-- Begin Recorded data --

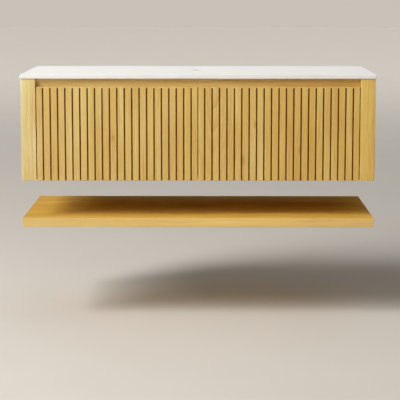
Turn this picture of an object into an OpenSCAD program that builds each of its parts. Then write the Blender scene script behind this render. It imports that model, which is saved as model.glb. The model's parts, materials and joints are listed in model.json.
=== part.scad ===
// Wall-hung vanity unit with two ribbed oak drawers, a thin white worktop and a matching
// floating shelf below it.
// Millimetres, +Z up, +X to the right seen from the front, and the wall is the plane Y = 0,
// so every piece lies at Y <= 0. The origin is the middle of the hanging rail's wall face,
// on the line of its fixing slots.

/* [Cabinet] */
// Width over the two side panels
cab_w = 1200; // [900:10:1600]
// Depth from the wall to the front edges of the side panels
cab_d = 460; // [440:5:560]
// Height of the side panels
cab_h = 348; // [320:1:450]
// Thickness of the side panels
side_t = 50; // [30:1:70]
// Thickness of the bottom, the partition, the stretchers and the back rail
board_t = 18; // [16:1:22]
// Cut corner along the edges of the boards
arris = 1; // [0.4:0.1:2]
// Height of the oak band that shows between the worktop and the drawer fronts
band_show = 28.5; // [24:0.5:45]
// How far the band lies behind the front edges of the side panels
band_back = 12; // [10:0.5:15]
// Distance of a dowel from the edge of its board
dowel_edge = 20; // [14:1:28]
// Width of the two stretchers under the worktop
stretcher_w = 90; // [60:5:120]
// Height of the rail across the back at the bottom
back_rail_h = 80; // [50:5:120]
// Space between the wall and the boards at the back of the cabinet
rear_space = 20; // [14:1:30]

/* [Worktop] */
// Thickness of the worktop
top_t = 14; // [10:1:30]
// Overhang of the worktop past each side panel
top_side_over = 2.5; // [0:0.5:15]
// Overhang of the worktop past the front
top_front_over = 3; // [0:0.5:20]
// Cut corner along the edges of the worktop
top_arris = 1.2; // [0.5:0.1:3]
// Diameter of the hole for the basin's waste
waste_d = 45; // [35:1:60]
// Distance of the waste hole from the wall
waste_y = 230; // [180:5:260]

/* [Drawer fronts] */
// Thickness of a drawer front
front_t = 20; // [18:1:26]
// Gap beside and between the drawer fronts
front_gap = 3; // [2:0.5:5]
// Width of a milled groove
groove_w = 5; // [3:0.5:8]
// Depth of a milled groove
groove_d = 7; // [3:0.5:9]
// Width of the eased edges along a groove
groove_ease = 0.8; // [0.3:0.1:1.2]
// Pitch that the grooves keep to as nearly as they can
groove_pitch = 25; // [16:1:50]
// Flat land between a front's edge and its first groove
edge_land = 19; // [12:0.5:30]
// Height of the thin lip along a front's top edge, under which the grooves stop
lip_h = 3; // [2:0.5:6]
// Thickness of that lip
lip_t = 9; // [4:0.5:9.5]
// How far the lip covers the lower edge of the band
lip_lap = 2; // [1:0.5:2]
// Height of the finger bevel at the back of a front's lower edge
grip_h = 14; // [8:1:25]
// Depth of the finger bevel
grip_d = 9; // [5:0.5:10]
// Finger space between a drawer front and the bottom panel
grip_space = 28; // [22:1:40]
// Distance of a buffer from the top and the bottom of its front
buffer_end = 60; // [30:5:100]
// Thickness of the soft buffers behind the drawer fronts
buffer_t = 2; // [1:0.5:3]
// Diameter of the buffers
buffer_d = 6; // [4:0.5:6]

/* [Drawer boxes] */
// Height of a drawer box's sides
box_h = 150; // [100:5:160]
// Space for pipes between a drawer box and the wall
pipe_space = 60; // [50:5:120]
// Thickness of a drawer box's walls
box_t = 16; // [14:1:18]
// Space between a drawer box and the cabinet on each side
box_gap = 5; // [4.5:0.5:7]
// Thickness of a drawer's bottom
base_t = 8; // [6:1:12]
// Height of a drawer's bottom above the lower edge of its sides
base_rise = 13; // [11:1:16]
// Depth of the groove that holds a drawer's bottom
base_groove = 6; // [4:0.5:8]
// Clearance around a drawer's bottom in its groove
base_fit = 0.2; // [0.1:0.05:0.4]
// Distance of the front's screws from the sides of the box
front_screw_end = 70; // [40:5:120]
// Distance of the front's screws from the box front's top and the drawer's bottom
front_screw_edge = 25; // [18:1:40]
// Height of the partition over the drawer boxes, where it is cut away for the trap
partition_over = 10; // [5:1:20]
// Distance from the front stretcher to the cut in the partition
cut_gap = 12; // [8:1:30]
// Radius in the corner of that cut
cut_r = 40; // [20:1:60]

/* [Runners] */
// Thickness of the runners' steel
steel_t = 1.5; // [1:0.1:2]
// Height of a runner from the cabinet member's floor to the drawer member's top
runner_h = 27; // [24:1:32]
// Space between a runner and the bottom panel
runner_lift = 3; // [1:0.5:8]
// Width of a runner's channel
channel_w = 22; // [18:1:26]
// Space between a drawer's side and a runner's channel
channel_gap = 3; // [1:0.5:5]
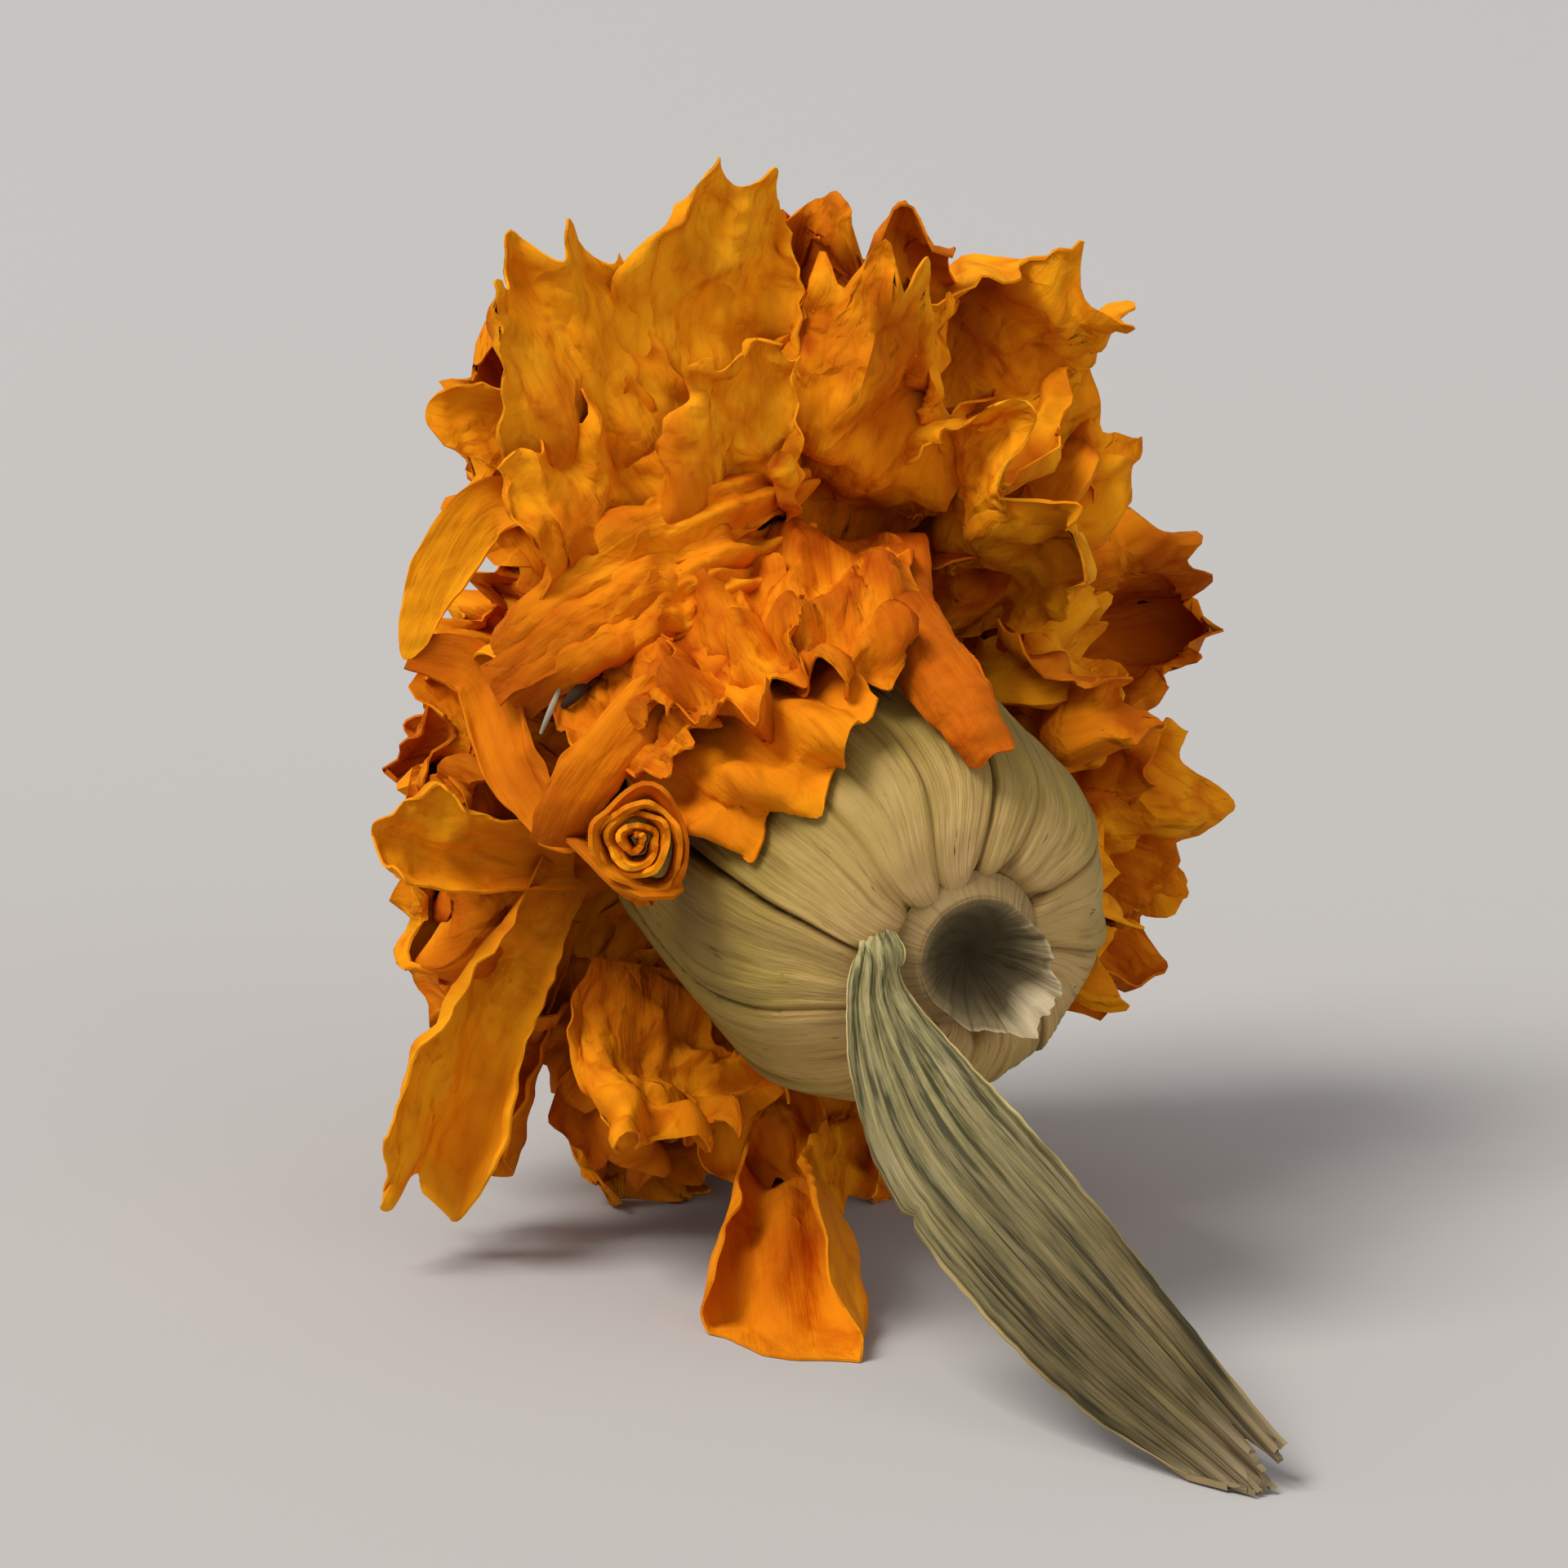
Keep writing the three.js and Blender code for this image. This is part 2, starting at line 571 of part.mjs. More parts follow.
// The head's own axes in the flower: left and near, up, and the way its face looks.
function headMatrix() {
  const [turn, rise] = [radians(HEAD_TURN), radians(HEAD_RISE)];
  const level = new THREE.Vector3(-Math.sin(turn), Math.cos(turn), 0);
  const face = level.multiplyScalar(Math.cos(rise)).setZ(Math.sin(rise));
  const left = new THREE.Vector3(-Math.cos(turn), -Math.sin(turn), 0);
  return new THREE.Matrix4().makeBasis(left, face.clone().cross(left), face).setPosition(...BASE_PLACE);
}

function build() {
  const toFlower = headMatrix();
  const floor = new THREE.BoxGeometry(200, 200, 40).translate(0, 0, -20);
  const floorForHead = solidOf(floor.clone().applyMatrix4(toFlower.clone().invert()));
  const floorForLeaf = solidOf(floor.clone().translate(0, 0, -BASE_PLACE[2]));
  const head = new THREE.Group();
  head.applyMatrix4(toFlower);
  head.add(
    piece('involucre', cupSolid(), COLOURS.cup, 0.75),
    piece('peduncle', stemSolid(), COLOURS.stem, 0.8),
    piece('ray_petals', bloomSolid(floorForHead), COLOURS.petal, 0.7),
    piece('disc_florets', discSolid(), COLOURS.disc, 0.8),
  );
  const leaf = new THREE.Group();
  leaf.position.set(...BASE_PLACE);
  leaf.add(piece('leaf', leafSolid(floorForLeaf), COLOURS.leaf, 0.75));
  const flower = new THREE.Group();
  flower.add(head, leaf);
  return flower;
}

export default build();
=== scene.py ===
# A dried marigold head lying on its petals: the finished look of the petals, disc, cup, stem and leaf.

import math

import bpy
import numpy as np
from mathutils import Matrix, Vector
from mathutils.bvhtree import BVHTree


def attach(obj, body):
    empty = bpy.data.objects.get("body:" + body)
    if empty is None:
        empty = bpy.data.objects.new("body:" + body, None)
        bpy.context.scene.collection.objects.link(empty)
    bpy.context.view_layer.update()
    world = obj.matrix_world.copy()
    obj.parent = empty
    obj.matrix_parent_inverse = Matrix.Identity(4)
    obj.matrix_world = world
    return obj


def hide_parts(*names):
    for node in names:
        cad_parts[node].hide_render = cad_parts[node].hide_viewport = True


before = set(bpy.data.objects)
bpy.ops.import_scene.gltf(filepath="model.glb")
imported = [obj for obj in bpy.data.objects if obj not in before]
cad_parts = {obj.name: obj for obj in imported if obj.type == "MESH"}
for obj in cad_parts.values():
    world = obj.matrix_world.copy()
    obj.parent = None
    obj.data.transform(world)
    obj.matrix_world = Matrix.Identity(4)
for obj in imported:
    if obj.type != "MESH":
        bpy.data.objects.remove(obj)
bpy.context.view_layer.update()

MM = 0.001

# How the head lies, in millimetres and degrees: the middle of the cup's base, its turn and rise.
BASE_PLACE = np.array([4.8, -6.5, 13.6])
HEAD_TURN = math.radians(26.3)
HEAD_RISE = math.radians(5.9)

# The cup of fused bracts: its outline as radius and height, and what its bracts do to it.
CUP_OUTLINE = [(2.4, 0.0), (4.6, 0.45), (6.4, 2.3), (7.3, 5.6), (7.2, 9.4), (6.6, 13.2)]
CUP_TOOTH = 1.7
CUP_WALL = 1.3
CUP_FLOOR = 1.3
CUP_CLEAR = 0.3
CUP_STEPS = (560, 110)
CUP_LONG = 14.0

# Where its bracts meet, in degrees round, how far those lines turn at the base, and where the
# bracts end round the stem.
CUP_SEAMS = [-18, 14, 48, 75, 103, 122, 158, 194, 230, 268, 305]
SEAM_STRENGTHS = [0.45, 1, 0.3, 0.5, 0.85, 0.5, 0.7, 0.6, 0.8, 0.4, 0.35]
SEAM_DRIFT = math.radians(10)
LIP_RADIUS = 2.6

# Rings of petals from the outside in, as in the solids: count, root radius and height, lean, length
# as millimetres and a share, width, the open sector, and bends as place, degrees and radius.
RINGS = [
    (10, (4.2, 15.5), 80, (9.5, 0.22), 7.6, (-50, 122), ((0.26, -84, 2.0), (0.7, 16, 3.0))),
    (10, (4.4, 16.3), 80, (2, 0.84), 8.6, (-62, 104), ((0.3, -40, 3.0), (0.72, 34, 2.5))),
    (10, (4.8, 17.4), 72, (1, 0.98), 8.6, (20, 66), ((0.4, -18, 3.5), (0.8, -42, 2.2))),
    (8, (4.9, 18.6), 60, (1, 0.86), 8.2, (20, 40), ((0.45, 20, 3.5), (0.76, -58, 2.0))),
    (7, (5.0, 19.8), 44, (3, 0.5), 7.4, (0, 0), ((0.5, 26, 3.0), (0.8, -50, 2.0))),
    (5, (5.4, 20.8), 26, (5, 0.1), 5.6, (0, 0), ((0.55, 34, 2.5),)),
]

# Smaller petals between them, which only the finished look has.
FILL_RINGS = [
    (11, (4.6, 16.0), 84, (5.0, 0.25), 6.0, (-50, 122), ((0.3, -55, 2.0), (0.6, 60, 1.5))),
    (12, (5.0, 16.9), 78, (3.0, 0.6), 6.4, (14, 106), ((0.35, -25, 2.5), (0.7, 60, 1.5))),
    (14, (5.2, 18.0), 66, (3.0, 0.5), 6.4, (16, 46), ((0.4, 20, 2.5), (0.65, -60, 1.6))),
    (12, (5.2, 19.4), 50, (4.0, 0.4), 6.0, (0, 0), ((0.4, 25, 2.0), (0.7, -60, 1.4))),
    (10, (5.0, 20.6), 30, (4.5, 0.2), 5.0, (0, 0), ((0.5, 30, 2.0), (0.8, -60, 1.2))),
]

# How far the rings' petals reach from the axis: the mean, what its waves add on the left, upwards and
# across, and a notch's depth with its place and width in degrees.
REACH = dict(mean=16.75, left=-2.4, up=3.25, tall=-2.0, notch=3, notch_at=25, notch_wide=20)

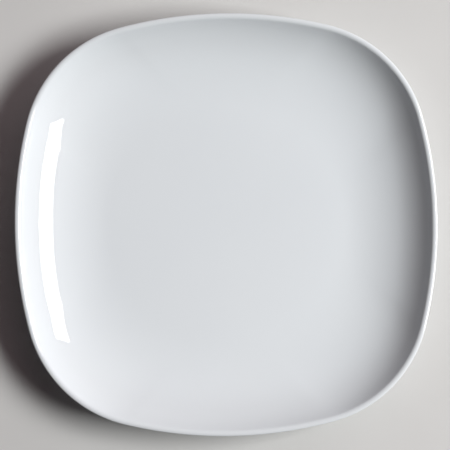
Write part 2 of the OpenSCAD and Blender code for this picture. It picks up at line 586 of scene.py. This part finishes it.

-- End Recorded data --

The request: From the listing above, output exactly the run of lines that starts with the line containing "its face looks." and ends with the line containing "in imported if".

The response:
// The head's own axes in the flower: left and near, up, and the way its face looks.
function headMatrix() {
  const [turn, rise] = [radians(HEAD_TURN), radians(HEAD_RISE)];
  const level = new THREE.Vector3(-Math.sin(turn), Math.cos(turn), 0);
  const face = level.multiplyScalar(Math.cos(rise)).setZ(Math.sin(rise));
  const left = new THREE.Vector3(-Math.cos(turn), -Math.sin(turn), 0);
  return new THREE.Matrix4().makeBasis(left, face.clone().cross(left), face).setPosition(...BASE_PLACE);
}

function build() {
  const toFlower = headMatrix();
  const floor = new THREE.BoxGeometry(200, 200, 40).translate(0, 0, -20);
  const floorForHead = solidOf(floor.clone().applyMatrix4(toFlower.clone().invert()));
  const floorForLeaf = solidOf(floor.clone().translate(0, 0, -BASE_PLACE[2]));
  const head = new THREE.Group();
  head.applyMatrix4(toFlower);
  head.add(
    piece('involucre', cupSolid(), COLOURS.cup, 0.75),
    piece('peduncle', stemSolid(), COLOURS.stem, 0.8),
    piece('ray_petals', bloomSolid(floorForHead), COLOURS.petal, 0.7),
    piece('disc_florets', discSolid(), COLOURS.disc, 0.8),
  );
  const leaf = new THREE.Group();
  leaf.position.set(...BASE_PLACE);
  leaf.add(piece('leaf', leafSolid(floorForLeaf), COLOURS.leaf, 0.75));
  const flower = new THREE.Group();
  flower.add(head, leaf);
  return flower;
}

export default build();
=== scene.py ===
# A dried marigold head lying on its petals: the finished look of the petals, disc, cup, stem and leaf.

import math

import bpy
import numpy as np
from mathutils import Matrix, Vector
from mathutils.bvhtree import BVHTree


def attach(obj, body):
    empty = bpy.data.objects.get("body:" + body)
    if empty is None:
        empty = bpy.data.objects.new("body:" + body, None)
        bpy.context.scene.collection.objects.link(empty)
    bpy.context.view_layer.update()
    world = obj.matrix_world.copy()
    obj.parent = empty
    obj.matrix_parent_inverse = Matrix.Identity(4)
    obj.matrix_world = world
    return obj


def hide_parts(*names):
    for node in names:
        cad_parts[node].hide_render = cad_parts[node].hide_viewport = True


before = set(bpy.data.objects)
bpy.ops.import_scene.gltf(filepath="model.glb")
imported = [obj for obj in bpy.data.objects if obj not in before]
cad_parts = {obj.name: obj for obj in imported if obj.type == "MESH"}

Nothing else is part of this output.